Liberty Global could be the biggest enterprise you've never heard of. It's not really a household name, though the household is where it is to be found in the guise of its much more recognisable European brands Virgin Media, UPC and Telenet, and in the Netherlands Vodafone Ziggo. Liberty Global is among the largest converged video, broadband and telecommunication companies, with annual revenues of US$11bn, 11 million customers and 20,000 employees.
This company has grown since its foundation in 2005 by means of a canny and active M&A strategy, riding the crest of the wave of transformation as telecoms has evolved through technology – a process serially documented in these pages. Its latest announcement, the creation of 4,000 jobs by merging the UK operations of Virgin Media and Britain's largest mobile operator O2 (owned by Telefónica) is at once creative and aggressively competitive. Liberty Global CEO Mike Fries is keen to seize opportunities in the dynamic markets of Europe: “When the power of 5G meets 1 gig broadband, UK consumers and businesses will never look back.”
Clearly a company on the move determined to lead in the emergent telecommunications field, Liberty Global's appointment of Julie Fedele to the position of VP of Emerging Business in June of this year 2020 was an imaginative move. She had little direct experience in telecoms apart from an early stint as a consultant with Telstra in her native Australia but she came with a track record of value activation, a quality that's perfectly timed with this company’s current direction.
“I quickly saw the parallels with the healthcare industry, having worked inside across multiple roles during my 10 years at Bupa’s” says Fedele. “Both sectors have seen sustained growth and rapid disruption. This disruption means that traditional sources of growth become challenged and finding new sources is something that really excites me. There is a tremendous opportunity to reimagine capabilities and partnerships by leveraging our core assets like network, customer base and product platforms. We are essentially an infrastructure-based, consumer business that monetises this infrastructure with integrated services. As 3rd parties evolve their services, we become a meta-aggregator, simplifying experiences for the consumer. Coming into this role, I asked: how can we leverage our assets at pace to develop new value – and break long development cycles?” Fedele learned the advantages of breaking technology down into microservices that enable rapid change and flexibility. Bringing that principle to her current role, she's in favour of over-the-top, or plug-and-play services.

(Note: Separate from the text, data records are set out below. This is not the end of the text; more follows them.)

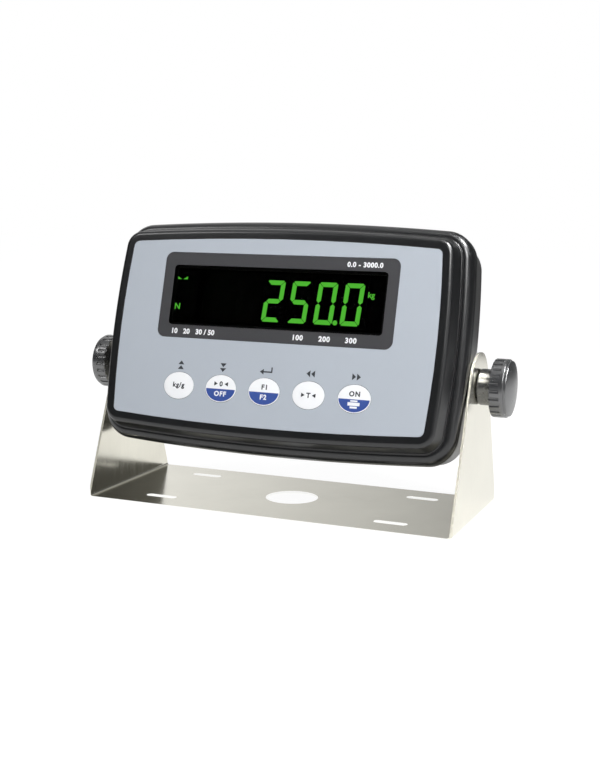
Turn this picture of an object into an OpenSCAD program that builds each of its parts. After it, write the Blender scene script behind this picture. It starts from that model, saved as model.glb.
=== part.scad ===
// Weighing indicator: a sealed plastic head with a six-digit display and five keys,
// which tilts between the arms of a bent steel yoke and is clamped by two hand knobs.
// Millimetres. The origin is the centre of the yoke's base, on the surface it stands on.
// +X is to the right seen from the front, +Y to the back and +Z up.

/* [Face] */
// Width of the face film between its sharp corners
face_w = 210.8; // [206:0.2:216]
// Height of the face film between its sharp corners
face_h = 113.3; // [110:0.1:120]
// Height of the middle of the face above the tilt axis
face_rise = 18.9; // [16:0.1:22]
// Outward bow of the top and bottom edges
top_bow = 3.5; // [2:0.1:5]
// Outward bow of the left and right edges
side_bow = 2.5; // [1.5:0.1:3.5]
// Corner radius of the face film
face_corner_r = 3.7; // [3:0.1:6]
// Thickness of the face film
film_t = 0.8; // [0.6:0.1:1.2]

/* [Housing] */
// Distance from the front face back to the tilt axis
face_depth = 46; // [43:0.5:48]
// Overall depth of the housing
head_depth = 62; // [60:0.5:68]
// Flat ring round the face film
ring_w = 4.7; // [4:0.1:6]
// Rounding of the front edge
edge_r = 2.2; // [1.5:0.1:2.6]
// Outward reach of the step behind the front edge
lip_out = 9.6; // [9:0.1:10.5]
// Depth of that step
lip_depth = 10.6; // [9:0.1:11.5]
// Depth of the groove in front of the rim
groove_depth = 13.4; // [12.6:0.1:14.4]
// Outward reach of the rim
rim_out = 15.4; // [14.8:0.1:16.5]
// Depth of the joint between the front and rear housings
split_depth = 21.4; // [20:0.1:23]
// Width of the rear housing's flange
flange_w = 5.2; // [4:0.1:7]
// Outward reach of the side wall where it turns towards the back
side_out = 13; // [12.4:0.1:13.8]
// Depth at which the side wall turns towards the back
side_depth = 43; // [40:0.5:45]
// Outward reach of the flat back
back_out = 2; // [1:0.1:4]
// Wall thickness of both housings
shell_wall = 3; // [2.4:0.1:3.4]

/* [Display] */
// Width of the dark frame's left and right bands
frame_side = 7.3; // [5:0.1:9]
// Height of the dark frame's upper and lower bands
frame_band = 8.4; // [6:0.1:10]
// Corner radius of the window
window_r = 2.2; // [1:0.1:4]
// Height of the middle of the display above the tilt axis
display_rise = 40.9; // [38:0.1:43]
// Number of digits
digit_count = 6; // [4:1:6]
// Distance from digit to digit
digit_pitch = 17.7; // [16:0.1:18.5]
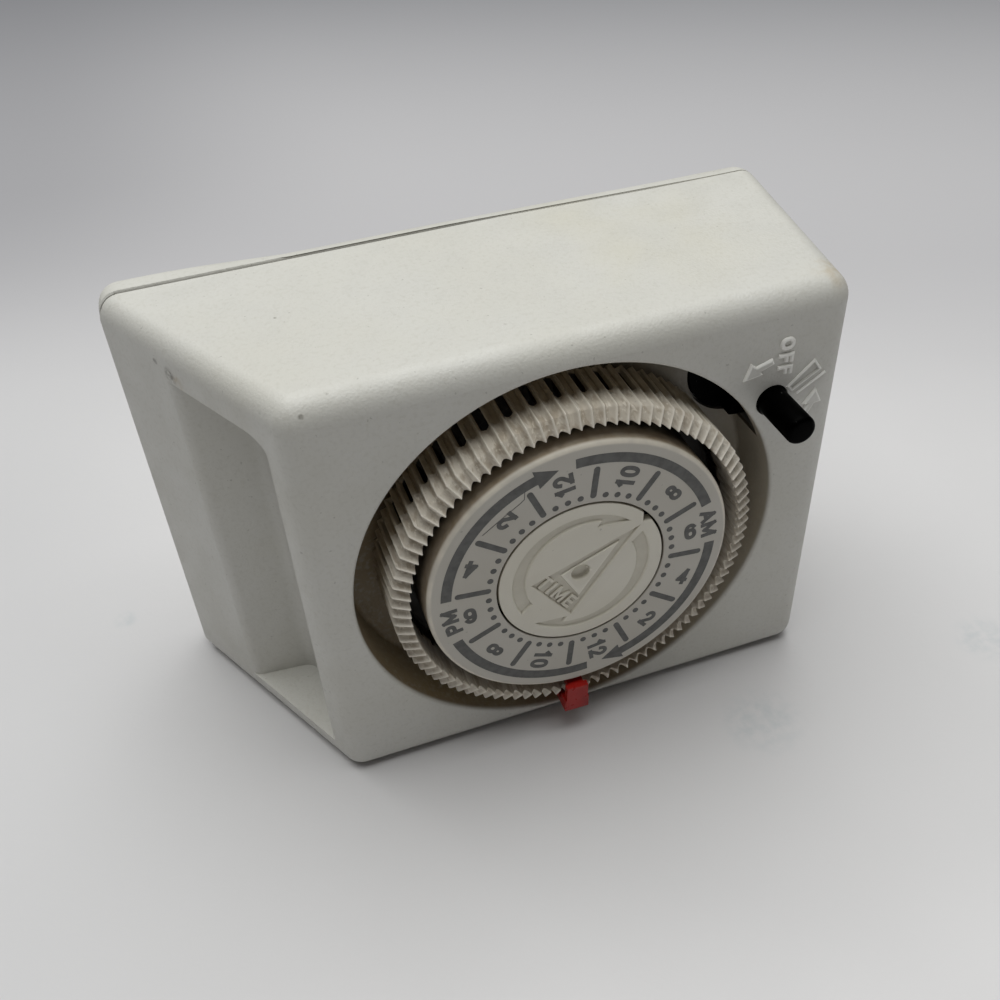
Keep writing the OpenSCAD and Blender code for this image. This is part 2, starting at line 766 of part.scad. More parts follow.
module trip_wheel() color("Black") {
    collar_front = wall + gap;
    at_trip(-knob_proud) cylinder(r = knob_r, h = knob_proud + collar_front + 1);
    at_trip(collar_front) cylinder(r = trip_collar_r, h = disc_front - collar_front + eps);
    trip_disc();
    at_trip(disc_back - eps) cylinder(r = trip_shaft_r, h = detent_front + detent_len - disc_back);
    at_trip(disc_back - eps) cylinder(r = trip_tail_r, h = plate_back + 0.4 - disc_back);
}

// Two-lobed cam that works the contact arm, and the square that the detent rides
module switch_cam() color("Ivory") {
    at_trip(cam_front) difference() {
        union() {
            intersection() {
                cylinder(r = cam_r, h = cam_len);
                translate([-cam_r, -cam_half, -1]) cube([2 * cam_r, 2 * cam_half, cam_len + 2]);
            }
            translate([0, 0, cam_len - eps]) intersection() {
                cylinder(r = detent_r, h = detent_len);
                translate([-cam_half, -cam_half, -1]) cube([2 * cam_half, 2 * cam_half, detent_len + 2]);
            }
        }
        translate([0, 0, -1]) cylinder(r = trip_shaft_r + 0.02, h = cam_len + detent_len + 2);
    }
}

// Leaf spring under the square, screwed foot against the well's floor
module detent_spring() color("Silver") {
    z = trip_z - detent_r - gap;
    x = trip_x - 10;
    slab([x, trip_x + 6], [detent_front + 0.2, detent_front + detent_len - 0.2], [z - 0.4, z]);
    slab([x - 0.4, x + eps], [well_back, detent_front + detent_len - 0.2], [z - 6, z]);
}

module switch_base() color("SaddleBrown") {
    x = arm_pivot_x;
    difference() {
        slab([x - 6, x], [well_back, arm_front + arm_w + 1], [arm_z - 3.5, arm_z + 4.5]);
        slab([x - 7, x + 1], [arm_front - gap, arm_front + arm_w + 2],
             [arm_z - strap_t - 0.02, arm_z + arm_t + 0.15]);
    }
}

module contact_arm() color("Goldenrod") {
    slab([arm_root_x, arm_tip_x], [arm_front, arm_front + arm_w], [arm_z, arm_z + arm_t]);
}

module moving_contact() color("Silver") {
    translate([contact_x, front_y + arm_front + arm_w / 2, arm_z + arm_t])
        cylinder(r = contact_r, h = moving_h);
}

module fixed_contact() color("Silver") {
    translate([contact_x, front_y + arm_front + arm_w / 2, fixed_z - fixed_h])
        cylinder(r = contact_r, h = fixed_h);
}

front_housing();
back_cover();
cover_screws();
receptacle_face();
line_blade();
neutral_blade();
ground_pin();
line_strap();
neutral_strap();
ground_strap();
load_strap();
line_contact();
neutral_contact();
ground_contact();
mechanism_plate();
plate_screws();
dial_spindle();
hub_cap();
dial_rim();
dial_plate();
dial_gear();
clutch_spring();
off_tripper();
idler_post();
idler_gear();
motor_pinion();
motor_plate();
motor_screws();
motor_can();
motor_coil();
motor_rotor();
motor_leads();
trip_wheel();
switch_cam();
detent_spring();
switch_base();
contact_arm();
moving_contact();
fixed_contact();
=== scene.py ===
"""Looks of the plug-in timer switch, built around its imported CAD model.

Every piece is made in the model's own frame. Sizes are in millimetres until a point is
made, and "depth" is the distance behind the flat front face. Front views use u to the
right and v upwards, from the dial's axis.
"""
from math import acos, copysign, cos, hypot, radians, sin, sqrt, tan

import bmesh
import bpy
from mathutils import Matrix, Vector


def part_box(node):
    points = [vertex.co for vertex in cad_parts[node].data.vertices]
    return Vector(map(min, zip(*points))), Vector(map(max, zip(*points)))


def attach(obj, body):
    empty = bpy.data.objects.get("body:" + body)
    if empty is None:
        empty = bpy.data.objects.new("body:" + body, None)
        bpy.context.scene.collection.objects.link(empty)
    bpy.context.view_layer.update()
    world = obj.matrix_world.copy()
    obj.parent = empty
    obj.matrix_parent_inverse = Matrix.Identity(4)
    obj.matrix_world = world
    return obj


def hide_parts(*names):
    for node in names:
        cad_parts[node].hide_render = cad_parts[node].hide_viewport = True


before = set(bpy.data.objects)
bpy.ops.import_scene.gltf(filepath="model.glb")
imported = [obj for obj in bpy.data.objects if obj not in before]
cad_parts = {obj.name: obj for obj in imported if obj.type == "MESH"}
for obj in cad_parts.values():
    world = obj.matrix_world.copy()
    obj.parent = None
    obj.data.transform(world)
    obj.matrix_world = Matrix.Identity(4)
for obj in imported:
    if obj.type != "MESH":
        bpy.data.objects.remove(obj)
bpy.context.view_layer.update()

MM = 0.001

# ---- Places and sizes taken from the frame ----

shell_low, shell_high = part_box("front_housing")
FRONT = shell_low.y / MM
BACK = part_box("back_cover")[1].y / MM


def middle(node):
    """Middle of a node's box across and up, in mm."""
    low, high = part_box(node)
    return ((low.x + high.x) / 2 / MM, (low.z + high.z) / 2 / MM)


def half_width(node):
    """Radius of a round node, in mm."""
    low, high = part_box(node)
    return round((high.x - low.x) / 2 / MM, 1)


def depths(node):
    """Depths of a node's foremost and rearmost points, in mm."""
    return tuple(round(corner.y / MM - FRONT, 2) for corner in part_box(node))


DIAL = middle("dial_plate")
KNOB = middle("trip_wheel")
PLATE_R, CREST_R = half_width("dial_plate"), half_width("dial_rim")
HUB_R, LOBE_R = half_width("hub_cap"), half_width("trip_wheel")
PLATE_FACE, DIAL_FLOOR = depths("dial_plate")
RIM_FACE, RIM_BACK = depths("dial_rim")
HUB_FACE, HUB_BACK = depths("hub_cap")
KNOB_END, TRIP_TAIL_END = depths("trip_wheel")
SHELL_D = depths("front_housing")[1]
BODY_H = (shell_high.z - shell_low.z) / MM
BACK_LEFT, BACK_RIGHT = shell_low.x / MM, shell_high.x / MM


def point(u, v, depth, origin=DIAL):
    """Frame point, in metres, of a front-view point behind the front face."""
    return Vector(((origin[0] + u) * MM, (FRONT + depth) * MM, (origin[1] + v) * MM))


def polar(r, degrees):
    a = radians(degrees)
    return (r * cos(a), r * sin(a))


def arc(r, start, end, steps, centre=(0, 0)):
    """Points of an arc about a centre, both ends included."""
    turn = (end - start) / steps
    points = [polar(r, start + turn * k) for k in range(steps + 1)]
    return [(centre[0] + x, centre[1] + y) for x, y in points]


def turned(points, degrees, centre=(0, 0)):
    """Points turned about a centre."""
    c, s = polar(1, degrees)
    moved = [(x - centre[0], y - centre[1]) for x, y in points]
    return [(centre[0] + c * x - s * y, centre[1] + s * x + c * y) for x, y in moved]


# ---- Materials ----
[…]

“What we aim to do with the Emerging Business team is to create revenue optionality at pace,” she says. “This is what differentiates emerging and new business. Emerging business is identifying completely new revenue streams. For example, launching a new business under the Virgin Media brand or a new brand, that taps new margetmarket segments.“We don’t need to explore the whole pool – but we can widen the swim lane!”
A business the size of Liberty Global generates a lot of ideas. And an important part of the Emerging Business teams’ remit is to advance some of the best, the 'activation' part of her job title. The team consists of squadspods directed to look at, say, e-health, e-sport or consumer energy, Fedele explains. “With the team, we then scope out what this means, set parameters – for example when considering healthcare we split out 'lifestyle wellness', a very busy field, from 'e-health, and concentrate on the latter.”
From there on they operate like a separate business unit to define the opportunities and partners they might work with. These tend not to be start-ups, she says: though early-stage businesses are her passion, it's hard for a large enterprise to work with them. “We look for Series B/C partners and beyond. We want confirmed growth, sound management and a clear path to scale,” she says.
Covid has emphasised the central importance of connectivity, which has been elevated to a basic human right, enabling families to stay in contact and individuals to avoid isolation. “I am deeply interested in how we can create an ecosystem in the home, based on peace of mind, safety and healthcare and every aspect of people’s lives, through our enabling services,” she says.
Content, it has been said, is king, and though Fedele fully expects the corporation to continue its M&A growth, she focuses her team on partnership. She thinks there's a real gap in healthcare services to the home: “I am not talking about flooded markets like e-fitness or digital yoga mats, but how we can play a role in the home when someone is facing a health event whether it's a fracture, a diagnosis or a need for something like physiotherapy or even psychotherapy.”
Fedele is passionate about activating new revenue. Her background includes running innovation labs and managing an accelerator programme for start-ups and she was impressed after joining Liberty Global to find that it took an expeditious approach to onboarding new partners. She feels at home, though admits to not being a typical corporate animal.
“We work in a very flat structure and personally l love the flexibility of working remotely, though it has to be said it does have some downsides, especially for the younger team members who are deprived of the chance to learn by osmosis from the rest of the team,” admits Fedele. “They are on my mind a lot – we work in an agile team, with many moving parts and multiple things changing every day, which can be a challenge getting alignment over video calls: I am really keen to show the rest of the business how a 'digital native' team works and demonstrate how a large corporate like Liberty Global can be nimble and activate new ventures – even during a pandemic!”